David Pimentel, a law professor at the University of Idaho, focuses on musical expression and its relationship with the justice system and society. He says it’s why music about vulnerable or oppressed populations is so important: It is a powerful way to bring “a message to an audience who otherwise wouldn’t be looking for it,” Pimentel says.
His classic example to showcase the effects of tense, hot-button music is the song “Black and Blue,” written by Fats Waller in the 1920s and later covered by Louis Armstrong.

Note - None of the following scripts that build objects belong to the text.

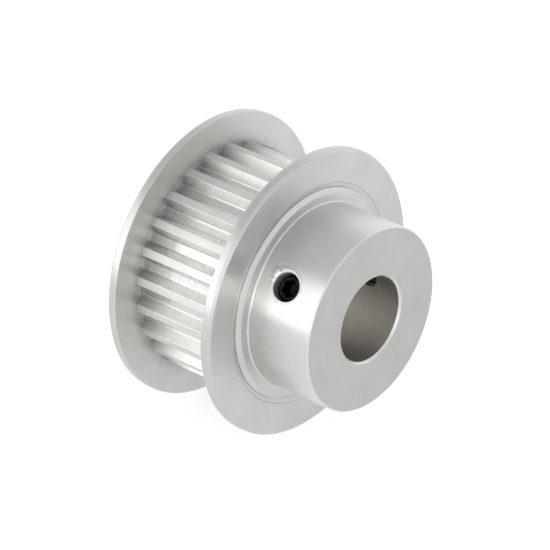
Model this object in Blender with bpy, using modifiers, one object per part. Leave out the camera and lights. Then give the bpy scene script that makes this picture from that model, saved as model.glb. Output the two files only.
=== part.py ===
"""Timing belt pulley with two pressed-on flanges, a hub, and two set screws in the hub.

Metres, +Z up. The shaft axis is world Y and the hub points to -Y. The origin is on the shaft axis, halfway
between the two flanges, which is the centre line of the belt. Each turned piece is drawn with its own axis on
local Z, hub end up, and is then laid down so that local Z points to world -Y.
"""

import math

import bmesh
import bpy
from mathutils import Matrix

# Teeth, a 5 mm pitch trapezoidal profile.
TEETH = 24
TIP_RADIUS = 0.01868
GROOVE_DEPTH = 0.0019
GROOVE_FLOOR = 0.00172
FLANK_ANGLE = math.radians(25)
ROOT_FILLET = 0.0004
TOOTH_PHASE = math.radians(5.7)

# Along the shaft axis.
BELT_WIDTH_SPACE = 0.0177
FLANGE_THICKNESS = 0.0017
SPIGOT_PROUD = 0.0005
HUB_PROJECTION = 0.0125

# Radii.
BORE_RADIUS = 0.0070
HUB_RADIUS = 0.01515
SPIGOT_RADIUS = 0.01745
FLANGE_RADIUS = 0.0236

# Edge breaks, the rolled-down edge of the spigots, and the hollow corner at the foot of the hub.
HUB_CHAMFER = 0.00025
BORE_CHAMFER = 0.00035
COLLAR_SLOPE_WIDTH = 0.0008
COLLAR_SLOPE_HEIGHT = 0.00045
FLANGE_CHAMFER = 0.0005
FLANGE_DISH_WIDTH = 0.0007
FLANGE_DISH_DEPTH = 0.0001
HUB_FILLET = 0.0003

# Set screws, M5 by 6 mm with a cup point, 120 degrees apart.
SCREW_ANGLES = (math.radians(145), math.radians(25))
SCREW_FROM_HUB_END = 0.00655
SCREW_RADIUS = 0.00235
SCREW_LENGTH = 0.0060
SCREW_RECESS = 0.0008
SCREW_CHAMFER = 0.0004
CUP_RADIUS = 0.0012
CUP_DEPTH = 0.0006
SOCKET_ACROSS_FLATS = 0.0025
SOCKET_DEPTH = 0.0025
HOLE_RADIUS = 0.0026
HOLE_CHAMFER = 0.0003

# Clearance between pieces that touch in the real object.
FIT_GAP = 0.0002

# Steps of a full turn on large and on small round pieces, and of a quarter turn on a fillet.
TURN_STEPS = 96
SMALL_STEPS = 32
FILLET_STEPS = 3
# How far a cutter reaches past the material it cuts.
OVERRUN = 0.001
MERGE = 0.000001

SHOULDER = BELT_WIDTH_SPACE / 2 - FIT_GAP
FLANGE_FACE = BELT_WIDTH_SPACE / 2 + FLANGE_THICKNESS
BODY_END = FLANGE_FACE + SPIGOT_PROUD
HUB_END = FLANGE_FACE + HUB_PROJECTION
SCREW_Y = SCREW_FROM_HUB_END - HUB_END
SCREW_INNER_END = HUB_RADIUS - SCREW_RECESS - SCREW_LENGTH

LAID_DOWN = Matrix.Rotation(math.radians(90), 4, "X")


def clear_scene():
    for obj in list(bpy.data.objects):
        bpy.data.objects.remove(obj)


def new_collection(name):
    collection = bpy.data.collections.new(name)
    bpy.context.scene.collection.children.link(collection)
    return collection


def metal(name, colour, roughness):
    material = bpy.data.materials.new(name)
    material.use_nodes = True
    shader = material.node_tree.nodes["Principled BSDF"]
    shader.inputs["Base Color"].default_value = (*colour, 1.0)
    shader.inputs["Metallic"].default_value = 1.0
    shader.inputs["Roughness"].default_value = roughness
    return material


def add_mesh_object(name, shape, collection, matrix, material=None):
    """Makes an object of a bmesh, shaded smooth up to 30 degrees, and frees the bmesh."""
    mesh = bpy.data.meshes.new(name)
    shape.to_mesh(mesh)
    shape.free()
    mesh.shade_smooth()
    mesh.set_sharp_from_angle(angle=math.radians(30))
    if material:
        mesh.materials.append(material)
    obj = bpy.data.objects.new(name, mesh)
    obj.matrix_world = matrix
    collection.objects.link(obj)
    return obj


def turned(name, outline, closed, steps, collection, matrix, material=None):
    """A solid of revolution about local Z. The outline's (radius, height) points run down the outer side."""
    shape = bmesh.new()
    corners = [shape.verts.new((radius, 0.0, height)) for radius, height in outline]
    for start, end in zip(corners, corners[1:]):
        shape.edges.new((start, end))
    if closed:
        shape.edges.new((corners[-1], corners[0]))
    obj = add_mesh_object(name, shape, collection, matrix, material)
    screw = obj.modifiers.new("Turn", "SCREW")
    screw.axis = "Z"
    screw.angle = math.tau
    screw.steps = steps
    screw.render_steps = steps
    screw.use_merge_vertices = True
    screw.merge_threshold = MERGE
    return obj


def as_cutter(obj):
    obj.hide_render = True
    obj.display_type = "WIRE"
    return obj


def cut(obj, cutter):
    boolean = obj.modifiers.new("Cut " + cutter.name, "BOOLEAN")
    boolean.operation = "DIFFERENCE"
    boolean.object = cutter


def arc(centre, radius, start, end, steps):
    """Points of an arc, both ends included. Angles are from the first coordinate's direction."""
    angles = [start + (end - start) * step / steps for step in range(steps + 1)]
    return [(centre[0] + radius * math.cos(a), centre[1] + radius * math.sin(a)) for a in angles]


def body_outline():
    foot = (HUB_RADIUS + HUB_FILLET, BODY_END + HUB_FILLET)
    hub = [
        (BORE_RADIUS + BORE_CHAMFER, HUB_END),
        (HUB_RADIUS - HUB_CHAMFER, HUB_END),
        (HUB_RADIUS, HUB_END - HUB_CHAMFER),
        *arc(foot, HUB_FILLET, math.pi, 1.5 * math.pi, FILLET_STEPS),
    ]
    rim = [
        (SPIGOT_RADIUS - COLLAR_SLOPE_WIDTH, BODY_END),
        (SPIGOT_RADIUS, BODY_END - COLLAR_SLOPE_HEIGHT),
        (SPIGOT_RADIUS, SHOULDER),
        (TIP_RADIUS, SHOULDER),
    ]
    far_rim = [(radius, -height) for radius, height in reversed(rim)]
    bore = [
        (BORE_RADIUS + BORE_CHAMFER, -BODY_END),
        (BORE_RADIUS, BORE_CHAMFER - BODY_END),
        (BORE_RADIUS, HUB_END - BORE_CHAMFER),
    ]
    return hub + rim + far_rim + bore


def groove_section():
    """Half of one tooth groove about local +X, as (radius, sideways) points from its floor outwards."""
    floor = TIP_RADIUS - GROOVE_DEPTH
    # The fillet touches the floor and the flank, so its centre is this far in from their corner.
    inset = ROOT_FILLET * math.tan((math.pi / 2 - FLANK_ANGLE) / 2)
    centre = (floor + ROOT_FILLET, GROOVE_FLOOR / 2 - inset)
    fillet = arc(centre, ROOT_FILLET, math.pi, math.pi / 2 + FLANK_ANGLE, FILLET_STEPS)
    top = GROOVE_DEPTH + OVERRUN
    return fillet + [(floor + top, GROOVE_FLOOR / 2 + top * math.tan(FLANK_ANGLE))]


def groove_cutter(collection):
    """All the grooves between the teeth, as separate prisms in one object."""
    half = groove_section()
    section = half + [(radius, -side) for radius, side in reversed(half)]
    shape = bmesh.new()
    for tooth in range(TEETH):
        turn = Matrix.Rotation(TOOTH_PHASE + (tooth + 0.5) * math.tau / TEETH, 4, "Z")
        lower = [shape.verts.new(turn @ Matrix.Translation((r, s, -SHOULDER)).translation) for r, s in section]
        base = shape.faces.new(lower)
        prism = bmesh.ops.extrude_face_region(shape, geom=[base], use_keep_orig=True)
        raised = [item for item in prism["geom"] if isinstance(item, bmesh.types.BMVert)]
        bmesh.ops.translate(shape, verts=raised, vec=(0.0, 0.0, 2 * SHOULDER))
    bmesh.ops.recalc_face_normals(shape, faces=shape.faces)
    return as_cutter(add_mesh_object("tooth_grooves", shape, collection, LAID_DOWN))


def radial_frame(angle, radius):
    """A frame at the given distance from the shaft axis whose Z points straight outwards through the hub."""
    turn = Matrix.Rotation(math.pi / 2 - angle, 4, "Y")
    return Matrix.Translation((0.0, SCREW_Y, 0.0)) @ turn @ Matrix.Translation((0.0, 0.0, radius))


def hole_cutter(name, angle, collection):
    mouth = HUB_RADIUS - HOLE_CHAMFER
    outline = [
        (0.0, HUB_RADIUS + OVERRUN),
        (HOLE_RADIUS + HOLE_CHAMFER + OVERRUN, HUB_RADIUS + OVERRUN),
        (HOLE_RADIUS, mouth),
        (HOLE_RADIUS, BORE_RADIUS - 2 * OVERRUN),
        (0.0, BORE_RADIUS - 2 * OVERRUN),
    ]
    cutter = turned(name, outline, False, SMALL_STEPS, collection, radial_frame(angle, 0.0))
    return as_cutter(cutter)


def socket_cutter(name, angle, collection):
    """A hexagonal prism that sinks the key socket into the outer end of a set screw."""
    shape = bmesh.new()
    corner = SOCKET_ACROSS_FLATS / 2 / math.cos(math.pi / 6)
    depth = SOCKET_DEPTH + OVERRUN
    bmesh.ops.create_cone(
        shape, cap_ends=True, segments=6, radius1=corner, radius2=corner, depth=depth
    )
    bmesh.ops.translate(shape, verts=shape.verts, vec=(0.0, 0.0, OVERRUN - depth / 2))
    outer_end = radial_frame(angle, SCREW_INNER_END + SCREW_LENGTH)
    return as_cutter(add_mesh_object(name, shape, collection, outer_end))


def pulley_body(parts, cutters, material):
    body = turned("pulley_body", body_outline(), True, TURN_STEPS, parts, LAID_DOWN, material)
    cut(body, groove_cutter(cutters))
    for number, angle in enumerate(SCREW_ANGLES, 1):
        cut(body, hole_cutter(f"screw_hole_{number}", angle, cutters))
    return body


def flange(name, side, parts, material):
    """A flat ring, on its outer face chamfered at the rim and dished at the bore. side is 1 at the hub end."""
    bore = SPIGOT_RADIUS + FIT_GAP
    inner_face = BELT_WIDTH_SPACE / 2
    ring = [
        (bore, FLANGE_FACE - FLANGE_DISH_DEPTH),
        (bore + FLANGE_DISH_WIDTH, FLANGE_FACE),
        (FLANGE_RADIUS - FLANGE_CHAMFER, FLANGE_FACE),
        (FLANGE_RADIUS, FLANGE_FACE - FLANGE_CHAMFER),
        (FLANGE_RADIUS, inner_face),
        (bore, inner_face),
    ]
    if side < 0:
        ring = [(radius, -height) for radius, height in reversed(ring)]
    return turned(name, ring, True, TURN_STEPS, parts, LAID_DOWN, material)


def set_screw(number, angle, parts, cutters, material):
    outline = [
        (0.0, SCREW_LENGTH),
        (SCREW_RADIUS - SCREW_CHAMFER, SCREW_LENGTH),
        (SCREW_RADIUS, SCREW_LENGTH - SCREW_CHAMFER),
        (SCREW_RADIUS, SCREW_CHAMFER * 2),
        (SCREW_RADIUS - SCREW_CHAMFER * 2, 0.0),
        (CUP_RADIUS, 0.0),
        (0.0, CUP_DEPTH),
    ]
    place = radial_frame(angle, SCREW_INNER_END)
    screw = turned(f"set_screw_{number}", outline, False, SMALL_STEPS, parts, place, material)
    cut(screw, socket_cutter(f"key_socket_{number}", angle, cutters))
    return screw


def build():
    clear_scene()
    parts = new_collection("timing_belt_pulley")
    cutters = new_collection("cutters")
    turned_aluminium = metal("turned_aluminium", (0.66, 0.66, 0.65), 0.30)
    flange_aluminium = metal("flange_aluminium", (0.64, 0.64, 0.63), 0.34)
    black_steel = metal("black_steel", (0.035, 0.035, 0.037), 0.42)

    pieces = [
        pulley_body(parts, cutters, turned_aluminium),
        flange("hub_side_flange", 1, parts, flange_aluminium),
        flange("far_side_flange", -1, parts, flange_aluminium),
    ]
    for number, angle in enumerate(SCREW_ANGLES, 1):
        pieces.append(set_screw(number, angle, parts, cutters, black_steel))

    belt_centre = bpy.data.objects.new("belt_centre", None)
    parts.objects.link(belt_centre)
    for piece in pieces:
        piece.parent = belt_centre


build()
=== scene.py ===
import math

import bmesh
import bpy
from mathutils import Matrix, Vector


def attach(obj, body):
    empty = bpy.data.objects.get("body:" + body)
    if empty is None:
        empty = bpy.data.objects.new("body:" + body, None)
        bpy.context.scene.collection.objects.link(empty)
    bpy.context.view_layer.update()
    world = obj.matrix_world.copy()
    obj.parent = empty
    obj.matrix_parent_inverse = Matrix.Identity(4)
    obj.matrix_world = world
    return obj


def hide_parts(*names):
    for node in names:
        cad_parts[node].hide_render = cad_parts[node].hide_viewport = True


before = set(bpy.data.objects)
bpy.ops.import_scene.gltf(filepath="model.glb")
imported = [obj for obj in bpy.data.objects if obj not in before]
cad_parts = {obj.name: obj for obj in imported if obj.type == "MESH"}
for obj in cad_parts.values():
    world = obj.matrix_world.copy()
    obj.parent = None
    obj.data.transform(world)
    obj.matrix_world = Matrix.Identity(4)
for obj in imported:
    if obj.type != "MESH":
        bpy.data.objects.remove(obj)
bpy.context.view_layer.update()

# Lengths are in millimetres until a mesh is made. The shaft axis is Y, and the hub points to -Y.
MM = 0.001

# Teeth. The profile is that of a belt with a pitch of 5 mm.
TEETH = 24
TIP_RADIUS = 18.68
FLOOR_RADIUS = 16.78
HALF_FLOOR = 0.86
FLANK_ANGLE = math.radians(25)
ROOT_FILLET = 0.4
TIP_ROUNDING = 0.18
TOOTH_PHASE = math.radians(5.7)

# Radii of the turned shapes. The collar is the raised end of a spigot, sloped down to the flange.
BORE_RADIUS = 7.0
HUB_RADIUS = 15.15
COLLAR_TOP_RADIUS = 16.65
SPIGOT_RADIUS = 17.45
FLANGE_RADIUS = 23.6

# Distances from the middle of the belt along the shaft.
BELT_SPACE_END = 8.85
FLANGE_FACE = 10.55
COLLAR_FOOT = 10.60
SPIGOT_FACE = 11.05
HUB_FACE = 23.05

# Edge breaks and roundings.
HUB_CHAMFER = 0.25
BORE_CHAMFER = 0.35
FLANGE_CHAMFER = 0.5
FLANGE_INNER_CHAMFER = 0.1
CHAMFER_ROUNDING = 0.06
COLLAR_ROUNDING = 0.3
COLLAR_FOOT_ROUNDING = 0.04
FLANGE_RIM_ROUNDING = 0.12
FLANGE_EDGE_ROUNDING = 0.05

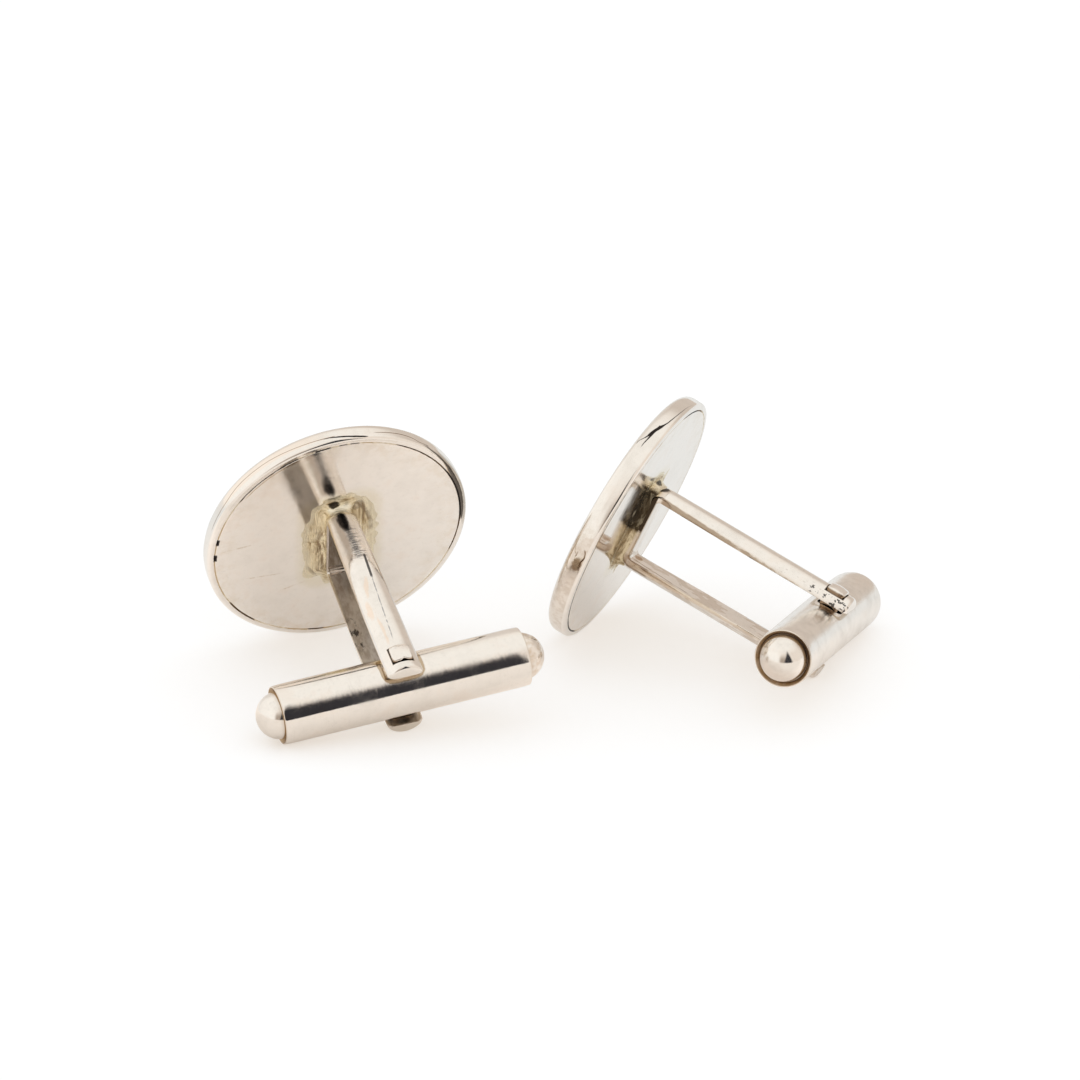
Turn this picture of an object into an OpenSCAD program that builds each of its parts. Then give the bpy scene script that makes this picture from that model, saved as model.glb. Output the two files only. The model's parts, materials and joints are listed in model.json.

“The reason he’s blue, the reason he’s down and depressed is because he’s treated badly, because he is Black,” Pimentel says. “And unlike a lot of Black musicians in the early 20th century, he developed a huge following among the white and privileged communities.”
The same influence is seen today, Pimentel notes, but more so with different types of music – notably hip-hop musicians, who sing and rap about racial injustice and police brutality, and who have also developed a following from white communities.
“There was an idea that a young kid from the projects is really scary,” he said, “but a song can make you remind yourself that it’s just a kid.”
That same fear-driven concept can be applied to “Bootstrap Nation” Pimentel says. Some people may think, “I go out of my way to avoid that intersection because it’s scary and homeless people are scary,” he added, but identifying the place with specificity, a place all people in Spokane know, and personalizing its impact, is what makes the song stick.
“It’s one thing to say, ‘This is unjust,’ and that just doesn’t resonate with you the way it could if it could be your kid or your brother or your mom,” Pimentel says. “These songs bring it home and make it live for you … It sounds like a song about Spokane that maybe has the potential to do that.”
Mitchell knows that no mayor is going to come to the city and solve homelessness. It’s a trap, he says. The problem is a symptom of a greater issue.
“I travel a lot, and especially in Seattle or the other side of the state, people have sort of a bad look on their face when they hear about Spokane. I think the majority of the time, it’s unfounded,” Mitchell says. “Spokane feels like a small town, but it has all the big town problems. And that’s the disconnect.”
Matt Mitchell Music Co.’s next Spokane show is Nov. 16 at the Chameleon.